• PROBLEM STATEMENT
Present the data once more in exactly its original form.

---------- DATASET EXCERPTS

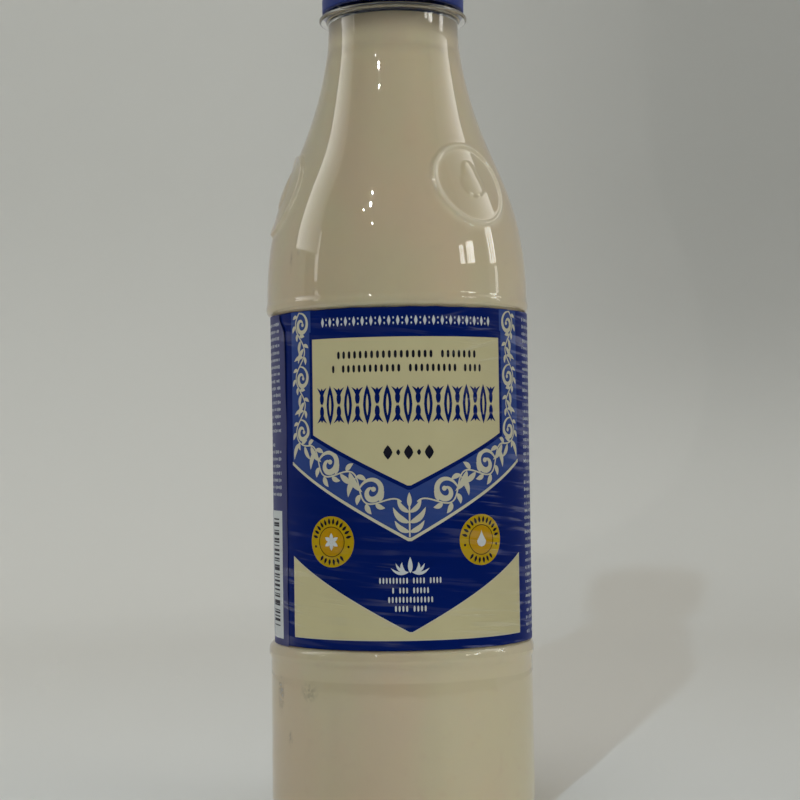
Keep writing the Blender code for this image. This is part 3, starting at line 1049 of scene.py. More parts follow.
@dataclass(frozen=True)
class Film:
    """The label's film: a sleeve with faint waves, and an end that lifts over the start at the seam."""

    radius: float = 36.95
    tight: float = 36.46
    slack: float = 1.20
    thickness: float = 0.04
    bottom: float = 51.0
    top: float = 143.8
    seam: float = -63.0
    flap_start: float = -104.0
    flap_lift: float = 0.28
    layer: float = 0.022

    def reach(self, turn: np.ndarray) -> np.ndarray:
        """The sleeve's radius over the azimuth: tight on the left, slack on the right, (1 + sin a) / 2 between."""
        return self.tight + self.slack * (0.5 + 0.5 * np.sin(turn))

    def arc(self, degrees: float) -> float:
        """Millimetres along the film for an azimuth."""
        return math.radians(degrees) * self.radius

    def waves(self, u: np.ndarray, v: np.ndarray) -> np.ndarray:
        """The film's height over the sleeve: long swells, and a few level creases on the right.

        Args:
            u: millimetres along the film.
            v: millimetres up it.

        Returns:
            The height in millimetres.
        """
        turn = u / self.radius
        swell = 0.022 * np.sin(2 * turn + 0.6) * np.sin(v * 0.055 + 1.1)
        swell += 0.012 * np.sin(5 * turn + v * 0.09) + 0.010 * np.sin(9 * turn - v * 0.05)
        creases = 0.0
        for line in RAISED_CREASES:
            up = bump(v - line.slope * (u - line.middle), line.height, line.width)
            creases = creases + line.strength * bump(u, line.middle, line.length) * up
        return swell + creases

    def flap(self, u: np.ndarray, v: np.ndarray) -> np.ndarray:
        """How far the free end lies over the film below, most at its edge and at its crumpled top corner.

        Args:
            u: millimetres along the film.
            v: millimetres up it.

        Returns:
            The height in millimetres.
        """
        start, seam = self.arc(self.flap_start), self.arc(self.seam)
        along = smooth(u, start, seam)
        edge = smooth(u, seam - 5.0, seam)
        corner = smooth(v, self.top - 9.0, self.top) * edge
        crumple = 0.10 * np.sin(u * 1.7 + v * 1.1) * corner
        loose = 0.09 * edge * (0.6 + 0.4 * np.sin(v * 0.21))
        head = self.flap_lift * smooth(v, self.top - 36.0, self.top)
        return 0.05 + 0.05 * along + head + loose + 0.12 * corner + crumple

    def surface(self, u: np.ndarray, v: np.ndarray, layer: float, on_flap: bool) -> np.ndarray:
        """The point (R sin a, -R cos a, v), where a = u / radius and R carries slack, waves, flap and layer.

        Args:
            u: millimetres along the film.
            v: millimetres up it.
            layer: how many ink layers lie under it.
            on_flap: True if it lies on the free end.

        Returns:
            The points in metres.
        """
        turn = u / self.radius
        height = self.waves(u, v) + layer * self.layer + (self.flap(u, v) if on_flap else 0.0)
        reach = (self.reach(turn) + height) * MM
        return np.stack((reach * np.sin(turn), -reach * np.cos(turn), v * MM + 0.0 * u), axis=-1)

    def laid(self, flat: np.ndarray, layer: float, on_flap: bool = False) -> tuple[np.ndarray, np.ndarray]:
        """Flat print laid on the film, with the film's own normals.

        Args:
            flat: points (..., 2) as (u, v) in millimetres.
            layer: how many ink layers lie under it.
            on_flap: True if it lies on the free end.

        Returns:
            The points and the normals, the cross product of small steps along u and v.
        """
        u, v = flat[..., 0], flat[..., 1]
        step = 0.05
        here = self.surface(u, v, layer, on_flap)
        aside = self.surface(u + step, v, layer, on_flap) - here
        above = self.surface(u, v + step, layer, on_flap) - here
        normal = np.cross(aside, above)
        return here, normal / np.linalg.norm(normal, axis=-1, keepdims=True)


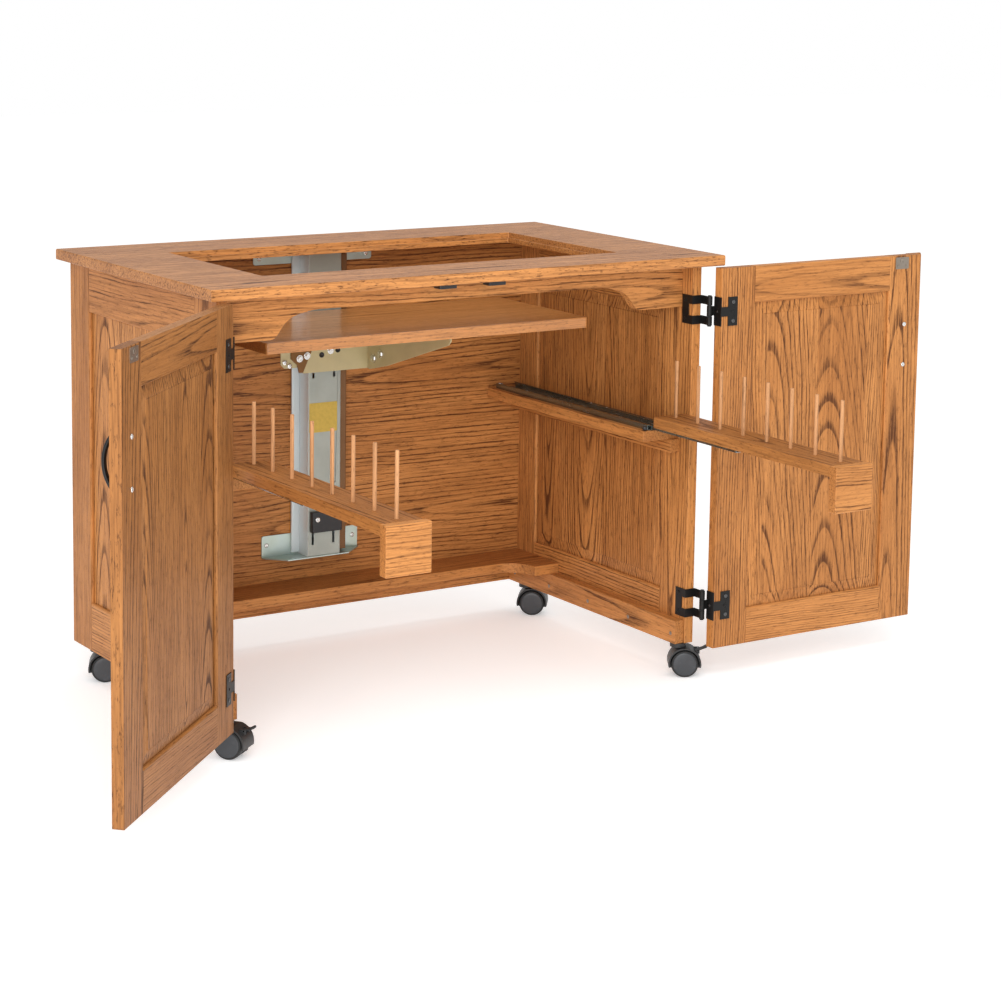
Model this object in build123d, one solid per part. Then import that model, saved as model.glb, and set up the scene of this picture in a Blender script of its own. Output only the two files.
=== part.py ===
"""Oak sewing table on casters.

A wooden cabinet whose top has a machine cut-out, with a lift that carries the machine platform,
two thread racks on ball-bearing slides, two wrap-around hinged doors and four twin-wheel casters.

Frame: millimetres, +X to the right, +Y to the back, +Z up.  The origin is on the floor, under the
centre of the top.  Everything is modelled with the doors open, the racks pulled out and the machine
platform at sewing height.
"""
from build123d import *
import os
from math import cos, radians, sin

# ---------------------------------------------------------------- driving dimensions (mm)
HEIGHT = 775.0          # floor to the top's surface
STOCK = 19.0            # board thickness
TOP_W, TOP_D = 1016.0, 610.0
CUT_X, CUT_Y0, CUT_Y1 = 356.0, -185.0, 167.0     # machine cut-out at the surface
LIP, LIP_DEPTH = 5.0, 10.0                       # rebate that holds the insert panel

CASE_X = 482.0          # outside face of an end panel
CASE_Y0, CASE_Y1 = -271.0, 302.0
CASE_Z0 = 62.0          # underside of the end panels
STILE_W = 80.0
TOP_RAIL_Z, LOW_RAIL_Z = 670.0, 149.0
PANEL_T, GROOVE = 6.4, 9.5
STICK = 2.5             # mitred chamfer round a frame's opening
BEVEL_W, FIELD_STEP, FIELD_DROP = 20.0, 0.8, 1.7   # raised field on the inside of each panel
SEAM_Z = 305.0

APRON_Y, APRON_DEEP_Z, APRON_HIGH_Z = -240.0, 677.0, 722.0
SHELF_Z = 124.0
CLEAT_H = 43.0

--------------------

• OUTPUT FOR THIS EXERCISE
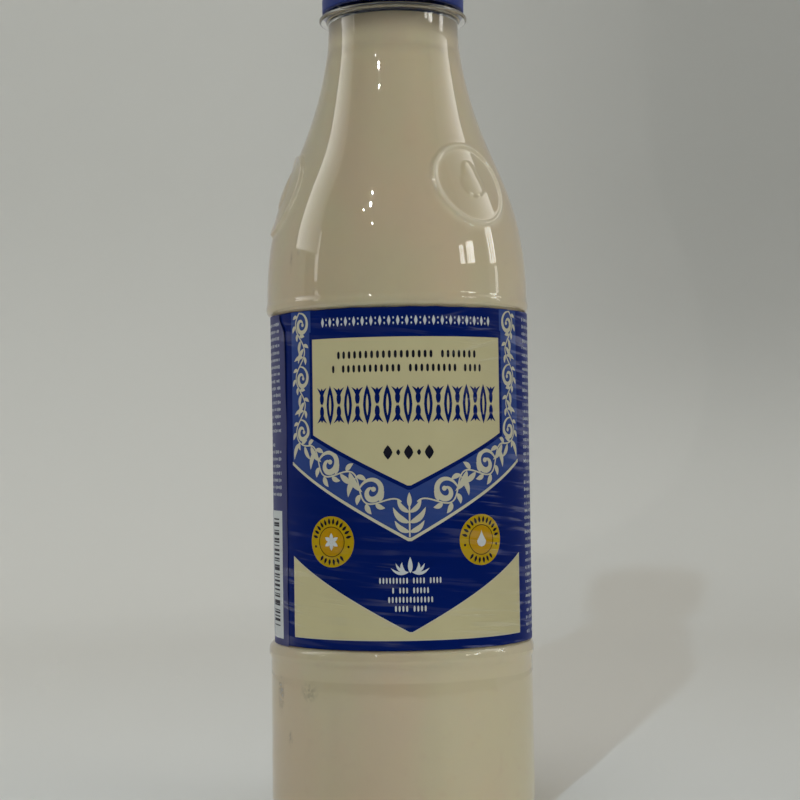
Keep writing the Blender code for this image. This is part 3, starting at line 1049 of scene.py. More parts follow.
@dataclass(frozen=True)
class Film:
    """The label's film: a sleeve with faint waves, and an end that lifts over the start at the seam."""

    radius: float = 36.95
    tight: float = 36.46
    slack: float = 1.20
    thickness: float = 0.04
    bottom: float = 51.0
    top: float = 143.8
    seam: float = -63.0
    flap_start: float = -104.0
    flap_lift: float = 0.28
    layer: float = 0.022

    def reach(self, turn: np.ndarray) -> np.ndarray:
        """The sleeve's radius over the azimuth: tight on the left, slack on the right, (1 + sin a) / 2 between."""
        return self.tight + self.slack * (0.5 + 0.5 * np.sin(turn))

    def arc(self, degrees: float) -> float:
        """Millimetres along the film for an azimuth."""
        return math.radians(degrees) * self.radius

    def waves(self, u: np.ndarray, v: np.ndarray) -> np.ndarray:
        """The film's height over the sleeve: long swells, and a few level creases on the right.

        Args:
            u: millimetres along the film.
            v: millimetres up it.

        Returns:
            The height in millimetres.
        """
        turn = u / self.radius
        swell = 0.022 * np.sin(2 * turn + 0.6) * np.sin(v * 0.055 + 1.1)
        swell += 0.012 * np.sin(5 * turn + v * 0.09) + 0.010 * np.sin(9 * turn - v * 0.05)
        creases = 0.0
        for line in RAISED_CREASES:
            up = bump(v - line.slope * (u - line.middle), line.height, line.width)
            creases = creases + line.strength * bump(u, line.middle, line.length) * up
        return swell + creases

    def flap(self, u: np.ndarray, v: np.ndarray) -> np.ndarray:
        """How far the free end lies over the film below, most at its edge and at its crumpled top corner.

        Args:
            u: millimetres along the film.
            v: millimetres up it.

        Returns:
            The height in millimetres.
        """
        start, seam = self.arc(self.flap_start), self.arc(self.seam)
        along = smooth(u, start, seam)
        edge = smooth(u, seam - 5.0, seam)
        corner = smooth(v, self.top - 9.0, self.top) * edge
        crumple = 0.10 * np.sin(u * 1.7 + v * 1.1) * corner
        loose = 0.09 * edge * (0.6 + 0.4 * np.sin(v * 0.21))
        head = self.flap_lift * smooth(v, self.top - 36.0, self.top)
        return 0.05 + 0.05 * along + head + loose + 0.12 * corner + crumple

    def surface(self, u: np.ndarray, v: np.ndarray, layer: float, on_flap: bool) -> np.ndarray:
        """The point (R sin a, -R cos a, v), where a = u / radius and R carries slack, waves, flap and layer.

        Args:
            u: millimetres along the film.
            v: millimetres up it.
            layer: how many ink layers lie under it.
            on_flap: True if it lies on the free end.

        Returns:
            The points in metres.
        """
        turn = u / self.radius
        height = self.waves(u, v) + layer * self.layer + (self.flap(u, v) if on_flap else 0.0)
        reach = (self.reach(turn) + height) * MM
        return np.stack((reach * np.sin(turn), -reach * np.cos(turn), v * MM + 0.0 * u), axis=-1)

    def laid(self, flat: np.ndarray, layer: float, on_flap: bool = False) -> tuple[np.ndarray, np.ndarray]:
        """Flat print laid on the film, with the film's own normals.

        Args:
            flat: points (..., 2) as (u, v) in millimetres.
            layer: how many ink layers lie under it.
            on_flap: True if it lies on the free end.

        Returns:
            The points and the normals, the cross product of small steps along u and v.
        """
        u, v = flat[..., 0], flat[..., 1]
        step = 0.05
        here = self.surface(u, v, layer, on_flap)
        aside = self.surface(u + step, v, layer, on_flap) - here
        above = self.surface(u, v + step, layer, on_flap) - here
        normal = np.cross(aside, above)
        return here, normal / np.linalg.norm(normal, axis=-1, keepdims=True)


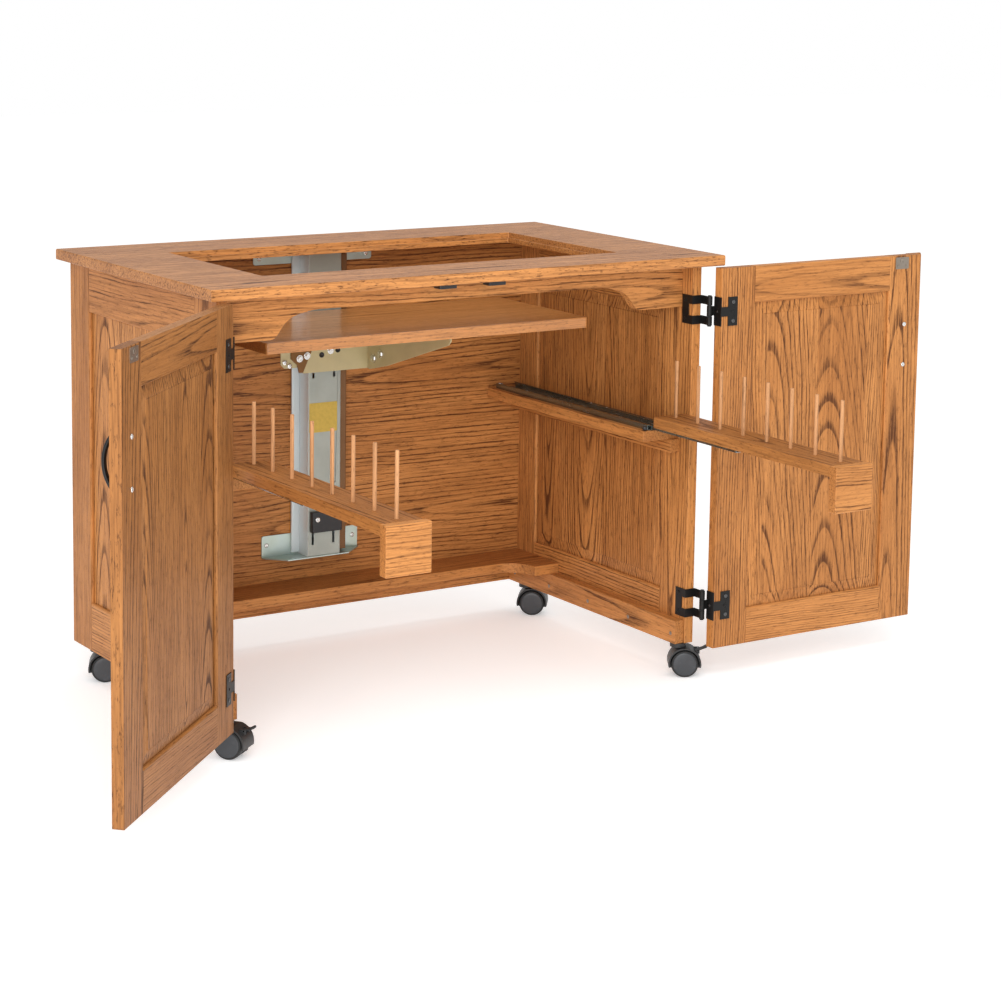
Model this object in build123d, one solid per part. Then import that model, saved as model.glb, and set up the scene of this picture in a Blender script of its own. Output only the two files.
=== part.py ===
"""Oak sewing table on casters.

A wooden cabinet whose top has a machine cut-out, with a lift that carries the machine platform,
two thread racks on ball-bearing slides, two wrap-around hinged doors and four twin-wheel casters.

Frame: millimetres, +X to the right, +Y to the back, +Z up.  The origin is on the floor, under the
centre of the top.  Everything is modelled with the doors open, the racks pulled out and the machine
platform at sewing height.
"""
from build123d import *
import os
from math import cos, radians, sin

# ---------------------------------------------------------------- driving dimensions (mm)
HEIGHT = 775.0          # floor to the top's surface
STOCK = 19.0            # board thickness
TOP_W, TOP_D = 1016.0, 610.0
CUT_X, CUT_Y0, CUT_Y1 = 356.0, -185.0, 167.0     # machine cut-out at the surface
LIP, LIP_DEPTH = 5.0, 10.0                       # rebate that holds the insert panel

CASE_X = 482.0          # outside face of an end panel
CASE_Y0, CASE_Y1 = -271.0, 302.0
CASE_Z0 = 62.0          # underside of the end panels
STILE_W = 80.0
TOP_RAIL_Z, LOW_RAIL_Z = 670.0, 149.0
PANEL_T, GROOVE = 6.4, 9.5
STICK = 2.5             # mitred chamfer round a frame's opening
BEVEL_W, FIELD_STEP, FIELD_DROP = 20.0, 0.8, 1.7   # raised field on the inside of each panel
SEAM_Z = 305.0

APRON_Y, APRON_DEEP_Z, APRON_HIGH_Z = -240.0, 677.0, 722.0
SHELF_Z = 124.0
CLEAT_H = 43.0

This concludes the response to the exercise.